Palestra: Capture and Valorization of CO2: Opportunities in Homogeneous Catalysis with Metal Complexes

Resumo da Palestra: The rapid increase in atmospheric carbon dioxide (CO₂) levels and its detrimental effects on the environment have spurred a global drive to mitigate CO₂ emissions. One promising approach to address this challenge is the capture and valorization of CO₂ using homogeneous catalysis with metal complexes. By activating and transforming CO₂ into valuable products, this approach not only contributes to environmental sustainability by reducing greenhouse gas emissions but also offers economic opportunities by generating useful chemicals and materials.
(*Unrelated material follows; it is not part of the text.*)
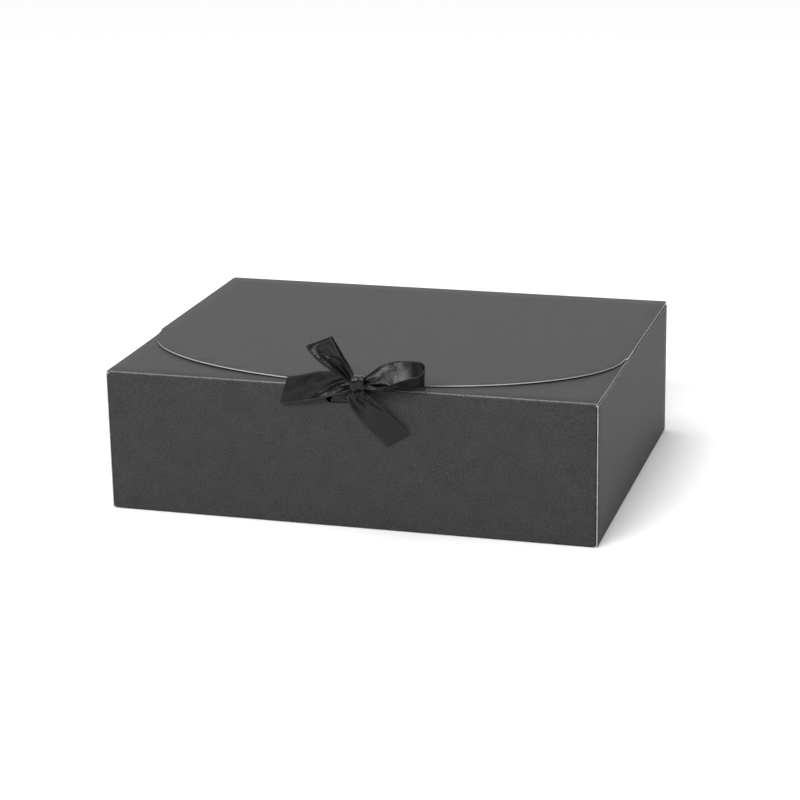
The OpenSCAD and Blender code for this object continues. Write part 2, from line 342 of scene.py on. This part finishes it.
def floor_material():
    material, tree, shader = new_material("pale_floor")
    shader.inputs["Base Color"].default_value = (0.74, 0.74, 0.74, 1)
    shader.inputs["Roughness"].default_value = 0.9
    shader.inputs["Specular IOR Level"].default_value = 0.1
    return material


# ---------------------------------------------------------------- mesh helpers
SMOOTH_ANGLE = 40          # degrees; sharper edges than this stay crisp
BEVEL_ANGLE = 55           # degrees; sharper edges than this are rounded


def link_mesh(name, mesh, material):
    piece = bpy.data.objects.new(name, mesh)
    bpy.context.scene.collection.objects.link(piece)
    mesh.materials.append(material)
    return piece


def bake(piece):
    """Applies the piece's modifiers to its mesh and shades it smooth between sharp edges."""
    shown = piece.evaluated_get(bpy.context.evaluated_depsgraph_get())
    mesh = bpy.data.meshes.new_from_object(shown)
    piece.modifiers.clear()
    piece.data = mesh
    mesh.polygons.foreach_set("use_smooth", [True] * len(mesh.polygons))
    mesh.set_sharp_from_angle(angle=math.radians(SMOOTH_ANGLE))
    return piece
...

Homogeneous catalysis has paved the way for diverse and sustainable routes in the conversion of CO₂ into value-added products, encompassing processes such as hydrocarboxylation, hydrogenation, carbonylation, ammonium carbamate formation, carbonate synthesis, methanation, and catalytic transformation to methane. Among these, the transformative potential of photocatalysis shines prominently, as it leverages light-driven reactions mediated by transition metal complexes to orchestrate CO₂ reduction, unlocking a novel and environmentally conscious avenue for harnessing CO₂ as a valuable resource across industries. In this presentation, my main goal is to introduce the audience to the primary homogeneous photocatalytic systems used for CO₂ reduction, particularly in the generation of CO. By providing an overview of these essential processes, the intention is to spark an interest and curiosity among attendees, encouraging them to consider potential research endeavors in this field. Through this informative session, I aim to contribute to a deeper understanding of CO₂ valorization and its implications for a more sustainable future.